Sticks and stones and serious harm: the 2021 defamation reforms - two years on (Part 1)
The serious harm threshold was largely a response to public concern that relatively minor defamation claims were being pursued despite ultimately resulting in minor damages awards relative to the legal costs of the proceedings. For example, one case in 2011 resulted in an award of damages of $5000 to the claimant who was defamed by a statement that she was having an affair with a colleague, before being overturned on appeal and then pursued through to the High Court (which upheld the decision of the Court of Appeal).

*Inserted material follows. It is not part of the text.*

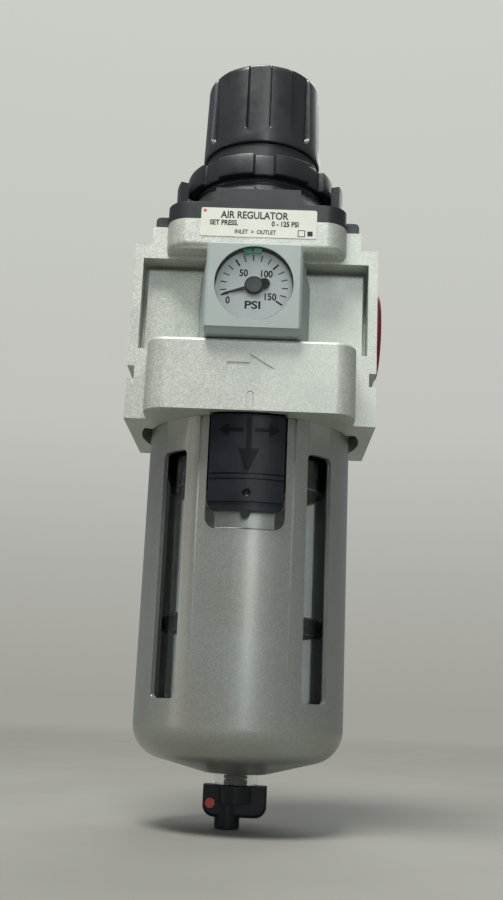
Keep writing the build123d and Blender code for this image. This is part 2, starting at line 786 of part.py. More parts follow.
def make_gauge_needle():
    y = gauge_front + needle_depth + needle_thickness
    tip = [(0, 0.75), (needle_length, 0.12)]
    outline = Polyline(tip + [(x, -v) for x, v in reversed(tip)], close=True)
    pointer = make_face(outline) + Circle(2.2) + Pos(-needle_tail, 0) * Circle(1.7)
    pointer -= Circle(spindle_radius)
    blade = extrude(facing(y) * Rot(0, 0, needle_zero_angle) * pointer,
                    needle_thickness)
    return on_gauge(blade)


def make_gauge_hub():
    y = gauge_front + hub_depth + hub_thickness
    cap = rod_y(gauge_hub_radius, y - hub_thickness, y)
    rim = cap.edges().filter_by(GeomType.CIRCLE).sort_by(Axis.Y)[0]
    return on_gauge(fillet(rim, 0.5) - rod_y(spindle_radius, y - 0.2, y + 1))


def make_set_mark(angle, depth):
    """Green set mark: a thin ring under the bezel with one tab towards the dial."""
    start = gauge_front + depth
    end = start + set_mark_thickness
    band = rod_y(set_mark_radius, start, end) - rod_y(set_mark_radius - set_mark_band, start - 1,
                                                     end + 1)
    tab = block((set_mark_radius - set_mark_tab, set_mark_radius - 0.5), (start, end),
                (-1.25, 1.25))
    return on_gauge(band + Rot(0, -angle, 0) * tab)


def make_gauge_socket():
    """Brass connection that screws into the body and feeds the pressure tube."""
    stem = rod_y(5.0, -25.0, -10.0)
    flange = rod_y(7.4, -23.5, -21.7)
    post = block((-2.5, 2.5), (-29.0, -24.0), (-9.2, 3.5))
    root_x = tube_radius * cos(radians(tube_start))
    root_z = tube_radius * sin(radians(tube_start))
    foot = Pos(root_x, -27.0, root_z) * Rot(0, -90 - tube_start, 0)
    foot = foot * Pos(-1.5 - 0.02, 0, 0) * Box(3.0, 3.0, 3.0)
    socket = stem + flange + post + foot
    socket -= rod_y(spindle_radius + running, -30.0, -27.2)
    socket -= rod_y(6, -14.6, -12.8) - rod_y(4.1, -15, -12)
    return on_gauge(socket - rod_y(1.0, -24.0, -9.0))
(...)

The total legal costs expended in litigating this issue to the High Court of Australia would likely have been in the millions of dollars, which dwarfed the amount of damages sought – not to mention it representing a serious drain on the public purse and limited Court resources.
What is serious harm?
Two years on, the Court has now had time to consider the serious harm threshold and answer an important question flowing from the threshold question: when will harm to a person’s reputation be sufficiently serious such that the claimant should be allowed to pursue a claim for damages for defamation through the Court? So far, the Court has held that serious harm is:
- more than substantial but less than grave
- measured by a combination of the inherent tendency of the words and their actual impact on those to whom they were
- communicated (in other words, it requires that the people who read or heard the imputation actually believed it)

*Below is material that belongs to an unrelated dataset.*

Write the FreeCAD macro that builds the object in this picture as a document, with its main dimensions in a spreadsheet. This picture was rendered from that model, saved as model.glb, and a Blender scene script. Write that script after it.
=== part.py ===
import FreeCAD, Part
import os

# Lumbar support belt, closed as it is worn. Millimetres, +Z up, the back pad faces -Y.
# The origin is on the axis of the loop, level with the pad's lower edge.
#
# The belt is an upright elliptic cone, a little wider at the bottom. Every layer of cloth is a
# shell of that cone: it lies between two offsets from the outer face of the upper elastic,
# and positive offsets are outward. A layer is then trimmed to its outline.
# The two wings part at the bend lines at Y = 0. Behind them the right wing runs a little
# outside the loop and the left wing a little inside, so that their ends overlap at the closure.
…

- not a numbers game, although the extent of the publication is a central factor
- need not be permanent but doesn’t extend to transitory or ephemeral harm to a person’s reputation
- may arise where a ’grapevine effect‘ magnified the impact of the original communication of a defamatory imputation.
The Court has also held that serious harm is not:
- Merely harm to feelings or mental health – no matter how serious. Although hurt feelings or mental harm aren’t relevant to the threshold questions, they are relevant to an assessment of any damages payable and may be a factor that increases the amount of compensation paid to a successful claimant in a defamation action.
- Harm to reputation that the defamatory imputations have not caused.
- Determined by the seriousness of the imputation, by but the seriousness of the impact on reputation. In other words, a very grave imputation that is communicated to only a couple of people who know the claimant well and don’t believe the defamatory statement is unlikely to cause serious harm.
Helpfully, the Court has also found that where a party sues another for multiple instances of publication of a defamatory imputation, there is no requirement that each separate publication be shown to have separately caused serious harm – one publication giving rise to serious harm is enough.
Since the threshold was introduced, the Court has heard several cases that have been rejected because they failed the serious harm threshold – for example:
- a Google review left by a customer of a jewellery store, who said that the service she received was rude and that she paid twice as much as she would have elsewhere
- where a claimant sued her former employer for making a defamatory statement in a series of Facebook messages to the claimant’s new employer that the claimant had stolen pairs of scissors during her former employment.
- Early determination of questions relating to serious harm and the Court’s active role
The legislation provides that any questions of serious harm must be determined as soon as possible and before trial unless special circumstances warrant that question being deferred until trial. Recent jurisprudence has also recognised that the legislation grants the Court a special role to play on this issue. The Court may list a motion of its own volition to determine the question of serious harm without any prior application or complaint by the defendant. Given the requirement for early determination of the threshold question, and the Court’s active role in monitoring whether the threshold has been met, anyone seeking to bring a defamation claim would be well advised to carefully consider the serious harm threshold at the very outset of their claim.
Lessons for litigants
Prospective claimants who wish to bring a defamation claim must prepare that claim recognising that any doubt about whether the claimant has suffered serious harm is likely to be raised well before trial – by the Court, if not the defendant. Prospective claimants must carefully consider the serious harm threshold and evaluate whether their claim meets that threshold. If it is not apparent that the serious harm threshold will be met, then realistically, the claim should not be pursued.
The serious harm threshold also presents a new opportunity for defendants seeking to defeat a defamation claim at an early stage. If a defamatory statement has been made to only a handful of people, the relevant imputation is not serious and/or there is no clear evidence that the recipients of the statement believed the imputation, the harm caused by the statement may not be serious enough to satisfy the threshold. Defendants should apply at an early stage for the question of serious harm to be determined as a threshold issue – with the goal being to defeat the claim before significant expense is incurred.